精神障害者の働く事の意義
   
1.

生活リズムの確立によって体力の増強につながり、そのことによって収入を得ていくなかで、自分の役割や意義を認め満足感と共に仲間との連帯も生まれてくる等、心理的、社会的に大きな相乗作用が生じてくる。

   
2.

就労することによって社会性を学び、自信や自尊心が再び育ってきており、社会生活を通じて身辺自立へと向っている事例が多く出てきた。

   
3.

当事者の就労については、障害者の軽い方重い方も全員仕事に就けないのではなく、可能な限り工夫と支援を継続していければ展望が開けてくるのではないか。一番恐いのは、専門家側が当事者の就労の失敗や経験の少なさから、無力感に陥ったときではないか。

   
4.

仕事に対する能力は、就労についてから身につくもので、事前の施設内の訓練では可能性が図れない一面がある。また、支援する側の職業リハビリテーションに関する知識が十分でなく、保護環境的な施設内作業をばかり見つめていると、外の世界がわからなくなるときもある。
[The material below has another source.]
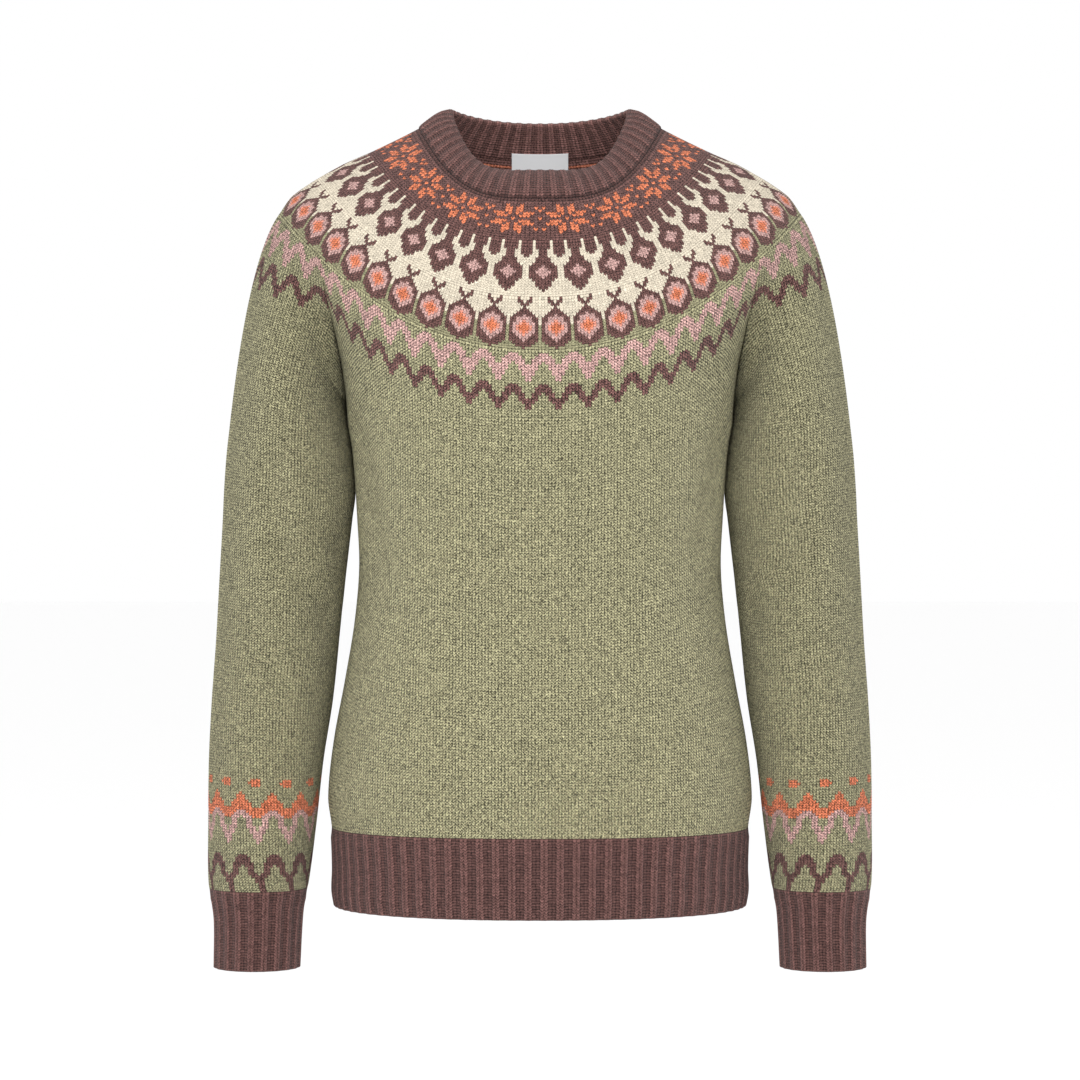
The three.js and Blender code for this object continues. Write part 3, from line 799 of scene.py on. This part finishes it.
def knit_piece(wall, surface, seed, arm=False):
    """A piece knitted from the yoke down. Rows keep one height under the yoke, stretched over the top
    of an arm by one less the square of the way to its seams, and then share out the length to the
    ribbing. Stitches keep one width from the middle line and stop at the seams. Inside is a coarser
    wall at the cloth's thickness. The flat width, length and area come back in metres."""
    middle = 80
    across, down = np.linspace(-1, 1, 2 * middle + 1), np.linspace(0, 2, 241)
    lengths = passed(surface(across[None, :], down[:, None]))
    rows = int(round(lengths[-1, middle] / ROW))
    r = np.arange(rows + 1)
    tall = ROW * (1 + (OVER_THE_ARM * (1 - across**2) if arm else 0 * across))
    near, fixed = r[:, None] * tall, FIXED_ROWS * tall
    far = fixed + (r[:, None] - FIXED_ROWS) / (rows - FIXED_ROWS) * (lengths[-1] - fixed)
    depth = np.clip(np.where(r[:, None] < FIXED_ROWS, near, far), SEAM, lengths[-1] - SEAM)
    downs = np.stack([np.interp(depth[:, c], lengths[:, c], down) for c in range(len(across))], axis=1)
    along = passed(surface(across[None, :], downs), axis=1).T
    along = along - along[:, middle : middle + 1]
    left, right = along[:, 0] + SEAM, along[:, -1] - SEAM
    reach = int(np.ceil(max(-left.min(), right.max()) / (STITCH / 2)))
    h = np.arange(-reach, reach + 1)
    wanted = np.broadcast_to(h * STITCH / 2, (rows + 1, len(h)))
    snap = 0.2 * STITCH
    first = np.sum(wanted <= left[:, None] + snap, axis=1) - 1
    last = len(h) - np.sum(wanted >= right[:, None] - snap, axis=1)
    spot = np.clip(np.arange(len(h))[None, :], first[:, None], last[:, None])
    at_left = np.arange(len(h))[None, :] <= first[:, None]
    at_right = np.arange(len(h))[None, :] >= last[:, None]
    clamped = at_left | at_right
    wanted = np.where(at_left, left[:, None], wanted)
    wanted = np.where(at_right, right[:, None], wanted)
    place = np.array([np.interp(wanted[i], along[i], across) for i in r])
    hang = np.array([np.interp(place[i], across, downs[i]) for i in r])
    next_hang = np.array([np.interp(place[i], across, downs[min(i + 1, rows)]) for i in r])
    inner_rows = (r > 0) & (r < rows)
    lowered = (~clamped & (h % 2 == 0)[None, :] & inner_rows[:, None]) * LEG_DROP
    hang = hang + (next_hang - hang) * lowered
    normal = outward(surface, place, hang, (-1, 1), (0, 2))
    sunk = np.where(clamped, 1.5, 1.0) * SUNK * np.maximum(clamped, (h % 2)[None, :])
    points = surface(place, hang) - normal * sunk[..., None]
    ids = wall.add_points(points)
    ids = np.take_along_axis(ids, spot, axis=1)
    column = wanted / STITCH + 0.5
    row = np.broadcast_to(seamless(r)[:, None], ids.shape)
    stitch = np.floor((h[:-1] + 0.5) / 2 + 0.5).astype(int)
    colours = np.tile(YARNS["G"], (rows, len(stitch), 1))
    count = len(ZIGZAGS)
    grid = np.broadcast_to(np.arange(count)[:, None], (count, len(stitch)))
    colours[:count] = chart_colours(ZIGZAGS, grid, np.broadcast_to(stitch + 3, grid.shape))
    if arm:
        count = len(ARM_PATTERN)
        grid = np.broadcast_to(np.arange(count)[:, None], (count, len(stitch)))
        colours[-count:] = chart_colours(ARM_PATTERN, grid, np.broadcast_to(stitch + 2, grid.shape))
        colours = colours * ARM_SHADE
    light = heather(rows, stitch.max() - stitch.min() + 1, seed)
    wall.add_cells(ids, column, row, colours * light[:, stitch - stitch.min()])

    inner_across = np.linspace(-1, 1, LINING_COLUMNS + 1) * 0.9991
    inner_rows = np.unique(np.append(np.arange(0, rows, LINING_ROWS), rows))
    inner_down = np.array([np.interp(inner_across, across, downs[i]) for i in inner_rows])
    inner_place = np.broadcast_to(inner_across, inner_down.shape)
    normal = outward(surface, inner_place, inner_down, (-1, 1), (0, 2))
    inner = wall.add_points(surface(inner_place, inner_down) - normal * CLOTH)
    lining = np.tile(YARNS["G"] * 0.9, (len(inner_rows) - 1, LINING_COLUMNS, 1))
    column = inner_place * 2 * LINING_COLUMNS
    row = inner_rows[:, None] + 0 * inner_place
    wall.add_cells(inner, column, row, lining, inside=True)
    edge = YARNS["G"] * EDGE_SHADE
    for line, flip in ((0, False), (-1, True)):
        kept = np.s_[first[line] : last[line] + 1]
        wall.add_rim(ids[line, kept], place[line, kept], inner[line], inner_across, edge, flip)
    for side, flip in ((0, True), (-1, False)):
        wall.add_rim(ids[:, side], r, inner[:, side], inner_rows, edge, flip)
    widths = (right - left) / 1000
    heights = np.diff(depth.mean(axis=1)) / 1000
    area = float(np.sum((widths[1:] + widths[:-1]) / 2 * heights))
    return float(widths.max()), float(lengths[-1].max() / 1000), area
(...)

これらと同意に当事者のメンタルな部分の対応が重要であり、それがなければ事業主は障害者を雇用することについて、雇う気にならないのではないか。精神障害者の就労対策は職業リハビリテーションだけではなく、総合的な生活支援システムが必要と思われる。

   
5.

職場実習に当たっては決められた時間に通い、事業所の指示に従い、物事をやり遂げ、職場の仲間と適切な人間関係が結べ、いろんな忠告に対して修正することができるかがその人の能力であろうと思います。

   
6.

発病前の就労体験も、発病後ある一定の仕事はできるが、どこかに置き忘れたごとく失われた部分があり、運動能力や対人関係がスムーズにできず日常生活にも影響が出てるケースもありうる。

   
7.

疾病については回復が年単位で相当期間の時間が必要とし、社会生活の慣れるためには慣らし運転に時間をかける必要がある。

   
8.

それらと共に就労実習派遣に出しているが、薬の服薬管理の難しさで規則正しい服薬がなかなか出来ないメンバーがあり、自分が就労に就いているので治ったと思い込み、薬を飲まない人たちも意外にいます。

   
9.

就労支援といっても、その人の能力にあった就労の場を提供することであるが、現状として個々の当事者の職場での能力がどの位力が発揮されているかについてはまだまだ時間を要する。

支援センターでは基本的には短時間2〜3時間、週2〜3日を中心としてグループ編成での作業に従事しています。

実習現場には、最初1ヵ月位はジョブコーチとして職員が同行しながら職場体験実習を行い、共に学ぶという方法を取りました。ジョブコーチとして各事業所に派遣することについては、支援センター会議及び生活支援センター等で何度も協議を重ねてきました。今後、当事者が施設内訓練から一般就労に向けた展開が多く予想される今の状況の中で、やおき福祉会としても各施設の職員が職場実習へ直接参加しなければ現場の状況がわからないのではないかということで、施設長も含めほとんどの職員は体験してきました。

そのなかで職員間の意志統一を図り、メンバーの状況等をつぶさに観察しながらの手探りの職場実習であり、当事者にとって職員が同行し、同じ職場で同じ仕事をするということの安心感があり、すぐに職場に慣れてくるという大きなメリットがありました。

職員にとっても事業所とメンバーの間に入り、仕事の流れを的確に把握しながら当事者の作業を見守っていかなければならず、大変忙しい事です。けれど、施設内訓練ではわからない部分が見えてくるという大きな収穫があったのではなかろうかと思っています。施設に滞留させることなく地域に眼を向けた就労が必要であり、今後、このような取り組みを加速させる必要がある。